The movie's saturation in its two time periods is one big reason why you couldn't make "Back to the Future" today and have it end up being the same. According to Gale, this is only one of a long list of reasons why elements of the movie wouldn't fly. While Gale's observations are objectively correct, they're a little reactionary, and whether intentionally or not, they hit upon the differences in the culture of the 1980s and our culture in 2025.
'Back to the Future' may still be enjoyed by all ages, but it's a product of its time
As Gale opined when speaking to The Guardian (via Cracked) on the occasion of the 40th anniversary of "Back to the Future," the prospect of making the movie in 2025 would highly likely mean it'd never get made:
"Oh man, the film wouldn't even be made today. We'd go into the studio, and they'd say, 'What's the deal with this relationship between Marty and Doc?' They'd start interpreting pedophilia or something. There would be a lot of things they have problems with."

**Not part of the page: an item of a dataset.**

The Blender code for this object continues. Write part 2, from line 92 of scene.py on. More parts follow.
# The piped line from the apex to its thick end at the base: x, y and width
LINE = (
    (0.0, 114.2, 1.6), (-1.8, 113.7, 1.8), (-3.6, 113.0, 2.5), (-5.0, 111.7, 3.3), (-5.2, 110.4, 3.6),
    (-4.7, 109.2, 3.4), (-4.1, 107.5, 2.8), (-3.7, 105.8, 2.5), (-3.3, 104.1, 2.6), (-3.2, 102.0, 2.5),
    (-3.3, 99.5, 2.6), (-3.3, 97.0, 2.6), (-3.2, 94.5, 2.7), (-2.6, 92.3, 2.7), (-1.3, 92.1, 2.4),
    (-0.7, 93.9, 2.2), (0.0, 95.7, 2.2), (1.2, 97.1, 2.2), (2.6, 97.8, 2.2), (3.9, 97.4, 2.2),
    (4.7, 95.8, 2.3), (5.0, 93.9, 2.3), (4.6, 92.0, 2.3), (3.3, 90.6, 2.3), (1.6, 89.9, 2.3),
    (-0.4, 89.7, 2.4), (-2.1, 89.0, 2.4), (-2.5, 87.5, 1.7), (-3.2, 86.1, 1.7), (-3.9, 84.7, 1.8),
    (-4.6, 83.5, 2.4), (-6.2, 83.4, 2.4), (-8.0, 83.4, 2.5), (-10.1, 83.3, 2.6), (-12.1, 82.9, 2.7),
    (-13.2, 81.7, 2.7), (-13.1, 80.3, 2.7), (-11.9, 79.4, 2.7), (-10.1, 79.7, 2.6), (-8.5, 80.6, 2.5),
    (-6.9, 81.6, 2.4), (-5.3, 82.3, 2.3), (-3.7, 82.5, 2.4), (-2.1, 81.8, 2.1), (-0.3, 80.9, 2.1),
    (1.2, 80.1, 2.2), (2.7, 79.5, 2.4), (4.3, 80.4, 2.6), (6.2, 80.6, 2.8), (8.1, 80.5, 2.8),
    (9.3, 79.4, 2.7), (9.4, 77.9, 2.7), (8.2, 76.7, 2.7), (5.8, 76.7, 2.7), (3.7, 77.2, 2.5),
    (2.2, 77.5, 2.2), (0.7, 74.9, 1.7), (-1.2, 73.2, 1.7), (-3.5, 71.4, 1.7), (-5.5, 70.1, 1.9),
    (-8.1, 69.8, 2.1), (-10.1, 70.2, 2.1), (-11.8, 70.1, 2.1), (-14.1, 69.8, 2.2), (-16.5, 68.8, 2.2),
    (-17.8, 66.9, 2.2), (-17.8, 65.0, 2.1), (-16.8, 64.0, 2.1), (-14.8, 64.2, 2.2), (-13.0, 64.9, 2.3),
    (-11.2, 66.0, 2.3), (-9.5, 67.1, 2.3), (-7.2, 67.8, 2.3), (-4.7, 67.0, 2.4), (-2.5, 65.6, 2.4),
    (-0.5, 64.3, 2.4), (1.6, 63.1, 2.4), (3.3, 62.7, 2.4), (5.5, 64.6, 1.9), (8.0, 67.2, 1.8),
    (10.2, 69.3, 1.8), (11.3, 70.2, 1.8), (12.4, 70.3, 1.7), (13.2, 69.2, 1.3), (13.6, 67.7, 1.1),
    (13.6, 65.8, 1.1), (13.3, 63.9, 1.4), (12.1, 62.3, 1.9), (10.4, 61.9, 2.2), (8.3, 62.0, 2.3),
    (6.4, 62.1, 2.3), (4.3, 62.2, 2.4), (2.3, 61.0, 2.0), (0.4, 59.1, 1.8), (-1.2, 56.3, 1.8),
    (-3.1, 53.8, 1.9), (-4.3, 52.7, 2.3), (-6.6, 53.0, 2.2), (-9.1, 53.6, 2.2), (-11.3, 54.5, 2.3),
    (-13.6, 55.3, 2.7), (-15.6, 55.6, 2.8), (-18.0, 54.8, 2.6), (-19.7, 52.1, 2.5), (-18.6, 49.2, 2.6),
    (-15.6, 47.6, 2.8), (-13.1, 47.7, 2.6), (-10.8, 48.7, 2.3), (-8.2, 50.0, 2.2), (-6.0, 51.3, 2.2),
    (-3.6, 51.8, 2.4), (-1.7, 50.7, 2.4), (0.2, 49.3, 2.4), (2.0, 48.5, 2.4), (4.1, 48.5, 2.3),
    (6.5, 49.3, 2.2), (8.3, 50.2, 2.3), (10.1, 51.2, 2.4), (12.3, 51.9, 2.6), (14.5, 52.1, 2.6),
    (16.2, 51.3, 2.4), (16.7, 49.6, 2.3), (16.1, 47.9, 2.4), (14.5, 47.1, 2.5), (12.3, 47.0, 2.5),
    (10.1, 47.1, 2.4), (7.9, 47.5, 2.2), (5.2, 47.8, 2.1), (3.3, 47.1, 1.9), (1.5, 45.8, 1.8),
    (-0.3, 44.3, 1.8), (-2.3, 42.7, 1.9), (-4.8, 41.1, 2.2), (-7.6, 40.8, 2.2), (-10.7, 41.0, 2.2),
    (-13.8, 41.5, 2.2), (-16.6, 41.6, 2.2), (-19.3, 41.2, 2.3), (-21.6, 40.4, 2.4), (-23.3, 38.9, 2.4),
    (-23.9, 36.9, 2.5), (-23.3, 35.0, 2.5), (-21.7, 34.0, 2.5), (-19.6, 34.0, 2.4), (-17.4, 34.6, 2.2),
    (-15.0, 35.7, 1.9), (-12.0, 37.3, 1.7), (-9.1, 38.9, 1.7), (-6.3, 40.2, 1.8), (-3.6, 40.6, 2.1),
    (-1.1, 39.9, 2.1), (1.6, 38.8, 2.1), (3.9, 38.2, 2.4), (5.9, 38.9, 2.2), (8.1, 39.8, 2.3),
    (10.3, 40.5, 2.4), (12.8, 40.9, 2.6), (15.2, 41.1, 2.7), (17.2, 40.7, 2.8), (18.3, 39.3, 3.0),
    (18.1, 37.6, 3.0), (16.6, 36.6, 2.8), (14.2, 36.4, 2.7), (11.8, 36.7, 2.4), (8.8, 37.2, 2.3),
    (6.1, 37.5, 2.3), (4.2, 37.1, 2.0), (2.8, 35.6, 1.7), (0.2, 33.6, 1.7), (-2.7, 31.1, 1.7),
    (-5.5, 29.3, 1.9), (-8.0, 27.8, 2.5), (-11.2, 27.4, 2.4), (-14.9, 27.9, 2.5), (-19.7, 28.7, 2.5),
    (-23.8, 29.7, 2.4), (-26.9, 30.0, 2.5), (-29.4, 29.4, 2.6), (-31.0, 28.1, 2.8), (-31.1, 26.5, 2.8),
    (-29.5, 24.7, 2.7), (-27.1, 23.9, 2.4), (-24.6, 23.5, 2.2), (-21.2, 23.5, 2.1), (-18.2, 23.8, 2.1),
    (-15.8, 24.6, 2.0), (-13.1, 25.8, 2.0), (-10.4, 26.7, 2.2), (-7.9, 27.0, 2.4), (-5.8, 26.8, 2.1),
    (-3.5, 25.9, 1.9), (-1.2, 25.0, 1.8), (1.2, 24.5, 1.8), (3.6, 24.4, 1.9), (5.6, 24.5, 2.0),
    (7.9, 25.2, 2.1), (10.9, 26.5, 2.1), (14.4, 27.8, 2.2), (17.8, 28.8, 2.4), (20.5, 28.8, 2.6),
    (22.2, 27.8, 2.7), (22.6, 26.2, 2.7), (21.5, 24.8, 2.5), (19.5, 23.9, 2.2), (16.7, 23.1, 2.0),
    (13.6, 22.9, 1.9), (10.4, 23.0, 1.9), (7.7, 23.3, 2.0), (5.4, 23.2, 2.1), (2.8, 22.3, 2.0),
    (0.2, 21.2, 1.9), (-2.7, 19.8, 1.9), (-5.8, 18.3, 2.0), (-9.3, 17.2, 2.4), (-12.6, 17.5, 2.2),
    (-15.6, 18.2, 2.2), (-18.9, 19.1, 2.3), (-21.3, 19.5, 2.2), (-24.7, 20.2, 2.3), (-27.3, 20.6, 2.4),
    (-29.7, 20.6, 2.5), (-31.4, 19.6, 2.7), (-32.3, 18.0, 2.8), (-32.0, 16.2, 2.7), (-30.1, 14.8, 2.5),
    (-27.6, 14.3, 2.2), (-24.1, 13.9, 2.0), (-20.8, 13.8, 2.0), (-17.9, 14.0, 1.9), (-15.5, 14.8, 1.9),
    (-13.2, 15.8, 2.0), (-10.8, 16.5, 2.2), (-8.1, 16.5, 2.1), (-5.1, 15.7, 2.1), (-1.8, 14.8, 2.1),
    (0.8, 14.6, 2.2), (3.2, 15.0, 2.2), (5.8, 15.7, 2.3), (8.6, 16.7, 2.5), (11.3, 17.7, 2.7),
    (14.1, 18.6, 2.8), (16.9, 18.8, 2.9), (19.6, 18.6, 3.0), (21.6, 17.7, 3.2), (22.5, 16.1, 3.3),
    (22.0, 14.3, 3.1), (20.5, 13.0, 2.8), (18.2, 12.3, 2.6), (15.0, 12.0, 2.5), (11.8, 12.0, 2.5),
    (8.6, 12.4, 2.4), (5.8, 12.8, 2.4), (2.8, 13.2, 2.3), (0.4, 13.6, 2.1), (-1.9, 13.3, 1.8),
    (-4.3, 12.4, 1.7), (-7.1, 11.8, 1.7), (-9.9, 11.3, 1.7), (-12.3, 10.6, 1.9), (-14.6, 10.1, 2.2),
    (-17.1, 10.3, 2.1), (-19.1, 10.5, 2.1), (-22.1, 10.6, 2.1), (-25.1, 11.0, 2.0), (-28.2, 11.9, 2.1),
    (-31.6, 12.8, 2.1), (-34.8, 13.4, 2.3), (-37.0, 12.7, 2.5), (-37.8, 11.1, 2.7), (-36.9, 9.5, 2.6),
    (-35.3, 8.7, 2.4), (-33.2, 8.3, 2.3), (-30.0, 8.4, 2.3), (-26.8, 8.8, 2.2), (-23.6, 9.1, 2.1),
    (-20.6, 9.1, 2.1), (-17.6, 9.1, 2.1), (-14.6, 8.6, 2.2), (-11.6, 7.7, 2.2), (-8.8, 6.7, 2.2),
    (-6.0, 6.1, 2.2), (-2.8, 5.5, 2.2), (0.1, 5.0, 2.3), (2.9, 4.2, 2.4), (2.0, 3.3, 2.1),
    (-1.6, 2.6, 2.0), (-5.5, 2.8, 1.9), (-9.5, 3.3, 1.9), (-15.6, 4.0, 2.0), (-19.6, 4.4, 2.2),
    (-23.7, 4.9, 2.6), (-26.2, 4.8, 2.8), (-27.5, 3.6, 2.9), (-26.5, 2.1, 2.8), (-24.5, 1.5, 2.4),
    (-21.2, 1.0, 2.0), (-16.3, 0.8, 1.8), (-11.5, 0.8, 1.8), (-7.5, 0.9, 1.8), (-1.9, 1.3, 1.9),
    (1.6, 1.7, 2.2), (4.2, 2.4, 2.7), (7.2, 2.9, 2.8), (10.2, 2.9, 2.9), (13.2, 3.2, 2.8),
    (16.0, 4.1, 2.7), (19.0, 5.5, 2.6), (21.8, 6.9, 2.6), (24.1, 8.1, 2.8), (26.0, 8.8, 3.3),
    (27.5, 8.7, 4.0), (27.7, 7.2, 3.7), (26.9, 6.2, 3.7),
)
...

Indeed, as this observation hints at, there's a lot to unpack in "Back to the Future" from a modern viewpoint. Setting aside the obvious political changes — Emmett "Doc" Brown (Christopher Lloyd) is gunned down by a rogue bunch of Libyan terrorists — there are numerous cultural differences between then and now in the film. A lot of this stems from how critics, comedians, and other cultural commentators have made snarky observations about how odd the characters and the premise of the movie seem when taken at face value. In addition to the unusually close relationship between Marty and Doc, there is the incest plotline concerning Marty and his teen mother, Lorraine (Lea Thompson), and the gag where Marty's guitar playing at a school dance supposedly inspires Chuck Berry to create rock n' roll music, implicitly giving the credit for Black cultural innovation to a white kid.

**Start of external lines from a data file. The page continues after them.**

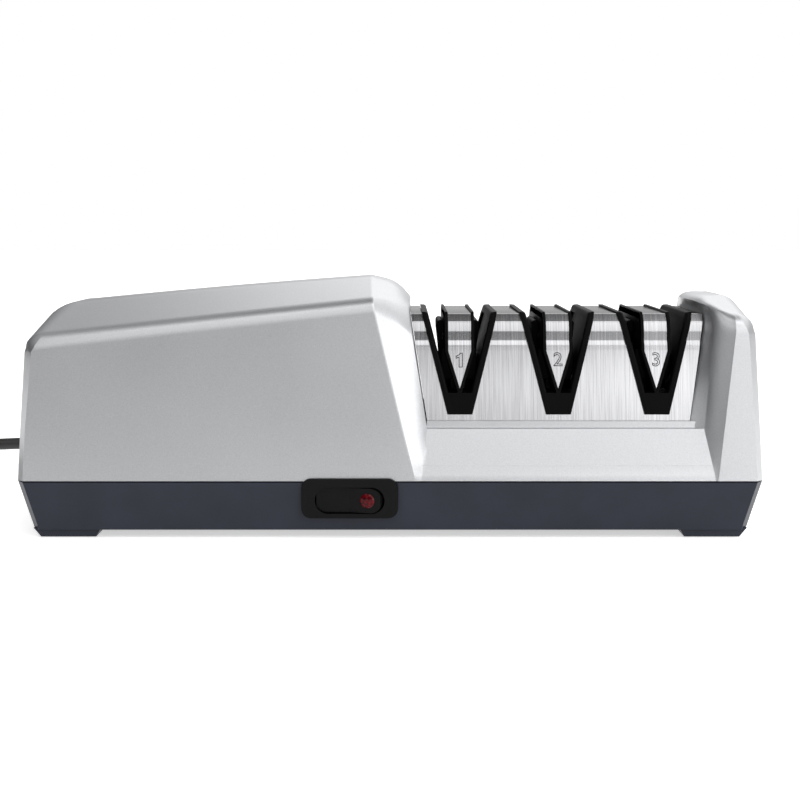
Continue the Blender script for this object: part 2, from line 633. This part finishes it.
# %% Profile of the sheet
SHEET = [(0, 90), (24.5, 90), (27.6, 86.8), (28.95, 83.0), (29.4, 79.2), (30.6, 77.4), (30.72, 76.6), (30.95, 76.1),
         (37, 46.9)]
BENDS = [1.6, 1.4, 1.6, 0.7, 0.5, 0.3, 0.3]        # radius of each bend
V_FOOT, V_FOOT_Z, V_TOP = 5, 49.5, 15.4
V_SLOPE = (V_TOP - V_FOOT) / (STEEL_TOP - V_FOOT_Z)
MIDDLE_STAGE, STAGE_PITCH = 69, 40.4
STAGES = [MIDDLE_STAGE - STAGE_PITCH, MIDDLE_STAGE, MIDDLE_STAGE + STAGE_PITCH]
KINK_Z, WEDGE_W, TIP_Z, LIP_W = 75, 5, 58.9, 1


def rounded(points, radii, count=6):
    """The line with a round of its own radius at each inner corner."""
    out = [points[0]]
    for before, corner, after, radius in zip(points, points[1:], points[2:], radii):
        out += arc(before, corner, after, radius, count)
    return out + [points[-1]]


def with_rows(line, heights):
    """The line with a point more at each of these heights."""
    out = [line[0]]
    for (y0, z0), (y1, z1) in zip(line, line[1:]):
        inside = sorted((h for h in heights if z1 < h < z0), reverse=True)
        out += [between((y0, z0), (y1, z1), (z0 - h) / (z0 - z1)) for h in inside] + [(y1, z1)]
    return out


def v_half(z):
    """Half the width of a V cut-out at height z."""
    return V_FOOT + (z - V_FOOT_Z) * V_SLOPE


def wedge_half(z, width=WEDGE_W):
    """Half the width of the wedge between the two slots of a stage."""
    return width if z > KINK_Z else width - (KINK_Z - z) * WEDGE_W / (KINK_Z - TIP_Z)


profile = with_rows(rounded(SHEET, BENDS), [V_FOOT_Z, TIP_Z, KINK_Z])
# from the front foot over the top to the back foot: (y, z)
over = [(-y, z) for y, z in profile[::-1]] + profile[1:]
print("rows of the sheet:", len(over))


# %% A sheet of steel from its rows
def steel_sheet(name, rows, gaps, node):
    """rows holds the x marks of every profile row, gaps says which spans stay open at a height."""
    mesh = bpy.data.meshes.new(name)
    shape = bmesh.new()
    made = [[shape.verts.new((x * MM, y * MM, z * MM)) for x in marks] for (y, z), marks in rows]
    for (near, low), (far, high) in zip(zip(rows, made), zip(rows[1:], made[1:])):
        for k in range(len(low) - 1):
            if not gaps(k, min(near[0][1], far[0][1])):
                shape.faces.new((low[k], low[k + 1], high[k + 1], high[k]))
    bmesh.ops.remove_doubles(shape, verts=shape.verts, dist=0.001 * MM)
    bmesh.ops.delete(shape, geom=[v for v in shape.verts if not v.link_faces], context="VERTS")
    bmesh.ops.dissolve_degenerate(shape, edges=shape.edges, dist=0.001 * MM)
    shape.to_mesh(mesh)
    shape.free()
    mesh.shade_smooth()
    mesh.set_sharp_from_angle(angle=math.radians(50))
    mesh.materials.append(materials["cover_steel"])
    piece = bpy.data.objects.new(name, mesh)
    scene.collection.objects.link(piece)
    thick = piece.modifiers.new("sheet thickness", "SOLIDIFY")
    thick.thickness, thick.offset, thick.use_even_offset = 1.0 * MM, -1, True
    edge = piece.modifiers.new("broken edges", "BEVEL")
    edge.width, edge.segments, edge.limit_method, edge.angle_limit = 0.12 * MM, 2, "ANGLE", math.radians(60)
    edge.harden_normals = True
    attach(piece, "body")
    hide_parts(node)
    print(name, "faces", len(mesh.polygons))
    return piece


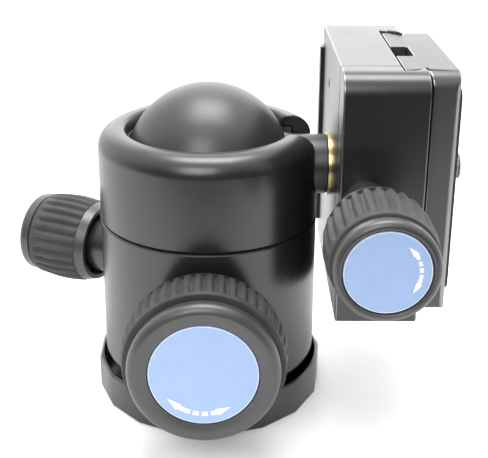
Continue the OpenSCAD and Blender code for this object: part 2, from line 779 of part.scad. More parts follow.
module quick_release_plate() {
    half = plate_len / 2;
    w = dovetail_w / 2;
    color(black) translate([0, -plate_shift, 0]) difference() {
        intersection() {
            translate([0, 0, ball_h - half]) linear_extrude(plate_len) plate_profile();
            along_x(plate_x - over, plate_top + over) translate([0, ball_h]) {
                for (y = [-w + plate_round, w - plate_round], z = [-half + plate_round, half - plate_round])
                    translate([y, z]) circle(plate_round);
                translate([-w + plate_round, -half]) square([dovetail_w - 2 * plate_round, plate_len]);
                translate([-w, -half + plate_round]) square([dovetail_w, plate_len - 2 * plate_round]);
            }
        }
        block([plate_x - over, -slot_w / 2, 0], [plate_x + slot_depth, slot_w / 2, ball_h + plate_len]);
        on_stem_axis() cylinder(r = camera_screw_d / 2 + fit, h = plate_top + over);
    }
}

// Two strips of rubber on the plate, either side of the screw
module plate_pads() {
    pad_w = 11;
    pad_len = plate_len - 8;
    color(rubber) for (s = [-1, 1]) along_x(metal_top, plate_top)
        translate([-plate_shift + s * (dovetail_w / 2 - plate_bevel - 0.7 - pad_w / 2), ball_h]) {
            square([pad_w, pad_len - 2 * 2], center = true);
            square([pad_w - 2 * 2, pad_len], center = true);
            for (a = [-1, 1], b = [-1, 1]) translate([a * (pad_w / 2 - 2), b * (pad_len / 2 - 2)]) circle(2);
        }
}

// Captive screw: head, thinner neck through the plate, thread outside the pads
module camera_screw() {
    head_x = plate_x + 0.4;
    head_h = slot_depth - 0.5;
    neck_d = camera_screw_d - 1.2;
    color(steel) translate([0, -plate_shift, 0]) on_stem_axis() difference() {
        union() {
            translate([0, 0, head_x]) cylinder(r = slot_w / 2 - 0.2, h = head_h);
            translate([0, 0, head_x]) cylinder(d = neck_d, h = plate_top - head_x + over);
            translate([0, 0, plate_top]) cylinder(d = camera_screw_d, h = camera_screw_out);
        }
        translate([-slot_w, -0.6, plate_x]) cube([2 * slot_w, 1.2, 1.6]);
    }
}

pan_base();
pan_spindle();
spindle_flange_screws();
thrust_washer();
retaining_washer();
retaining_ring();
housing_barrel();
housing_collar();
ball_retaining_ring();
pressure_cup();
lock_wedge();
ball_lock_spindle();
spindle_clip();
ball_lock_knob_core();
ball_lock_grip();
ball_lock_cap();
ball_lock_disc();
pan_lock_screw();
pan_brake_pin();
pan_knob_core();
pan_knob_grip();
pan_knob_cap();
pan_knob_disc();
ball_and_stem();
stem_washer();
clamp_base();
clamp_fixing_screw();
jaw_guide_pins();
jaw_springs();
movable_jaw();
jaw_thrust_washer();
clamp_screw();
clamp_knob_core();
clamp_knob_grip();
clamp_knob_cap();
clamp_knob_disc();
quick_release_plate();
plate_pads();
camera_screw();
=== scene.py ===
"""Tripod ball head: turned caps, ribbed grips, softened machined edges, finishes and a white studio."""

import json
import math

import bpy
from bpy.props import FloatProperty, FloatVectorProperty, IntProperty, PointerProperty
from mathutils import Matrix, Vector


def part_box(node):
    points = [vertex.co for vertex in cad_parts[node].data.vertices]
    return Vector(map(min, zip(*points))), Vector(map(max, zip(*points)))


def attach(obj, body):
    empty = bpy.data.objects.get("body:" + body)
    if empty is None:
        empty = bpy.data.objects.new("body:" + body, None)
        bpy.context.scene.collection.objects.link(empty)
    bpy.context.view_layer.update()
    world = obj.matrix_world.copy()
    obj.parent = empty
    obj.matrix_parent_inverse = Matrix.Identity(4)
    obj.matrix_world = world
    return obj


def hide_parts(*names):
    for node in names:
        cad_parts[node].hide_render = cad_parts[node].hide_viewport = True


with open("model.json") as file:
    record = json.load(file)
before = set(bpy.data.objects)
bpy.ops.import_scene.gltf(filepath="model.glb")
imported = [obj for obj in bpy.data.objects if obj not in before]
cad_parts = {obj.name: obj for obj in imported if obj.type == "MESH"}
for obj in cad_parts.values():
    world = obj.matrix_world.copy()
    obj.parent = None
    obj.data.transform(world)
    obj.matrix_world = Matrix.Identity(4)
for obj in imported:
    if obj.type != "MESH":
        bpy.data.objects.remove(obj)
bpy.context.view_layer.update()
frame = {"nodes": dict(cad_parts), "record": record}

bl_info = {
    "name": "Tripod ball head",
    "version": (1, 0, 0),
    "blender": (4, 5, 0),
    "location": "View3D > Sidebar > Ball head",
    "description": "Models the visible pieces of a tripod ball head on its frame and sets up the studio",
    "category": "Object",
}

MM = 0.001

# the turn that lays a piece modelled along Z along X, as the stem and the plate's screw lie
ALONG_X = Vector((1, 0, 0)).to_track_quat("Z", "Y").to_matrix()

# in degrees between two faces: a sharper edge is rounded over, a flatter one is dissolved
SHARP_ANGLE = 32.0
FLAT_ANGLE = 0.4
MERGE = 2e-6
ARC_STEP = 0.4 * MM

# the range that nearly all of a noise texture's values lie in, and that of pointiness on an edge that wears
NOISE_RANGE = (0.3, 0.7)
WORN_RANGE = (0.55, 0.70)

# how light the plate is beside the body, and the pads beside the grips
PLATE_SHADE = 3.4
PAD_SHADE = 0.8


# -------- sizes and colours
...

Yet Gale is also coming at his observation from a place of remembrance, as it's not just that the movie would likely be rejected today; it was very nearly rejected by every major studio in the mid-'80s, too, for several similar reasons. "Back to the Future" is an adventure comedy, after all, and as we've seen throughout the history of cinematic comedy, it's a genre that tends to age poorly due to the constantly changing culture and standards. Despite the film crossing the space-time barrier, there's no doubt that "Back to the Future" is a product of its time.
'Back to the Future' is a family-friendly sci-fi adventure, but it's also sly cultural satire
What Gale and Thompson hit upon in their recent interview is that the core of "Back to the Future" is cultural commentary. For her part, Thompson points out that the difference between 2025 and 1995 is a unique one, distinct from the more surreal gap between 1985 and 1955:
"If you made 'Back to the Future' in 2025 and they went back 30 years, it would be 1995 and nothing would look that different. The phones would be different but it wouldn't be like the strange difference between the '80s and the '50s and how different the world was."

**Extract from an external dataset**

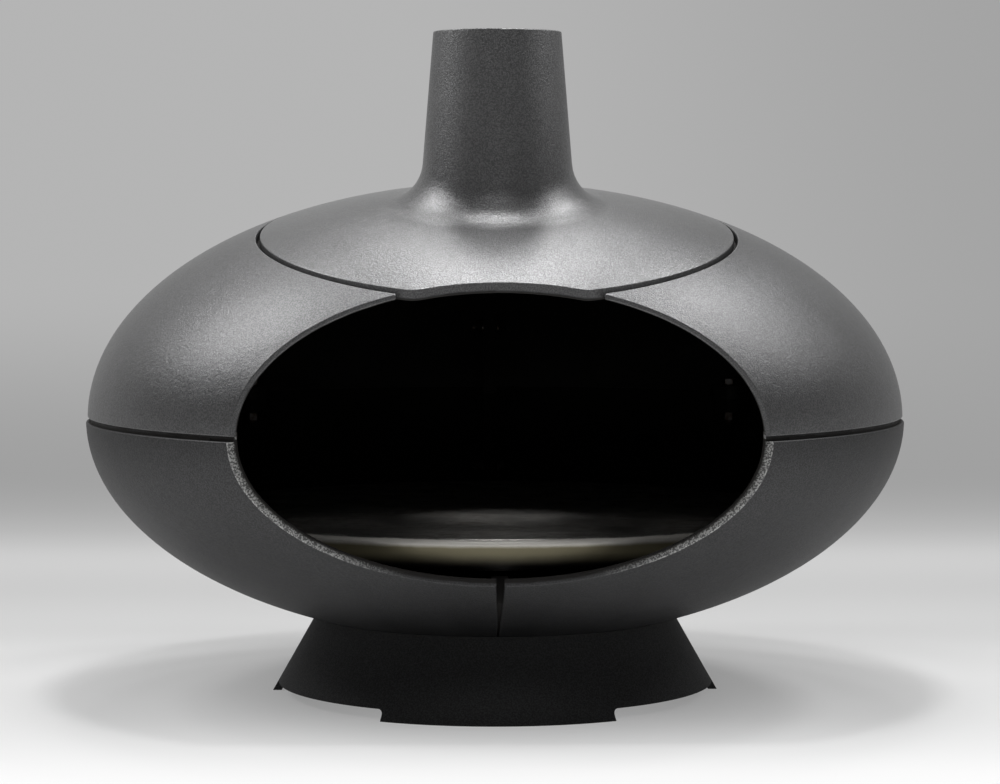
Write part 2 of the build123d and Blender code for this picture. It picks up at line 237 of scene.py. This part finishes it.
# %% [markdown]
# ## The skin of a sand casting
#
# Iron that is cast in sand keeps the sand's grain: millimetre dimples over a slow, barely visible
# waviness. Under its stove paint this shows as a fine sparkle in the highlights. One group makes
# both, and puts out a height for the bump, a colour with a little grain in it, and a roughness.

# %% Casting group
coarse_ratio = 3.7
coarse_share = 0.6
waviness_scale, waviness_share = 24.0, 1.5
patch_scale = 9.0
patch_tint = 0.18
patch_roughness = 0.12

casting_skin, start, end = new_group(
    "casting_skin",
    {"Color": tone(0.2), "Grain size": 0.0011, "Speckle": 0.25, "Base roughness": 0.45},
    {"Color": tuple, "Roughness": float, "Height": float},
)
point = object_point(casting_skin)
grain_scale = calc(casting_skin, "DIVIDE", 1, start.outputs["Grain size"])
coarse_scale = calc(casting_skin, "DIVIDE", grain_scale, coarse_ratio)
fine = noise(casting_skin, point, grain_scale, 3.0, 0.6)
coarse = noise(casting_skin, point, coarse_scale, 2.0, 0.5)
waviness = noise(casting_skin, point, waviness_scale, 2.0, 0.5)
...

Indeed, while there could be plenty of culture shock to mine in a "Back to the Future" made today, there wouldn't be that instantaneous shock of aesthetics that the '80s versus the '50s provided in the film. The contrast and confluence of those two particular time periods are part of what makes the film so special, particularly because it allows Zemeckis' brand of satire to shine. "Back to the Future," like the majority of Zemeckis' films, is a subversive and slyly cynical satire in the way it points out the hollow core of both the materialistic '80s and the supposedly squeaky-clean (yet anything but) 1950s. All of the cultural differences in the film aren't there arbitrarily, or just to push the envelope. Is Marty's inadvertent "invention" of rock n' roll a clueless gag that accidentally rewards our All-American white hero? Or was there a reason Zemeckis and Gale were so happy to cast Fox, then famous for playing a neo-conservative son to liberal parents on TV's "Family Ties," in the role of a kid who only gets rewarded for making several near-disastrous mistakes?
If there's a problem with "Back to the Future," it's that Zemeckis and Gale made a movie that is so fascinating and entertaining that its satire can get lost in the shuffle. It sure did for co-star Crispin Glover, and it even did with general audiences, who saw the movie's cliffhanger ending gag as a promise for a sequel that Zemeckis and Gale never intended to actually make. So while "Back to the Future" may no longer function as an observation about our current culture, it's invaluable as a time capsule all its own, both of the 1980s and the way that decade looked back askance at the 1950s. "Back to the Future" could not and would never be made today, but there's more than enough room for someone else to make a cultural commentary just as incisive, sly, and entertaining.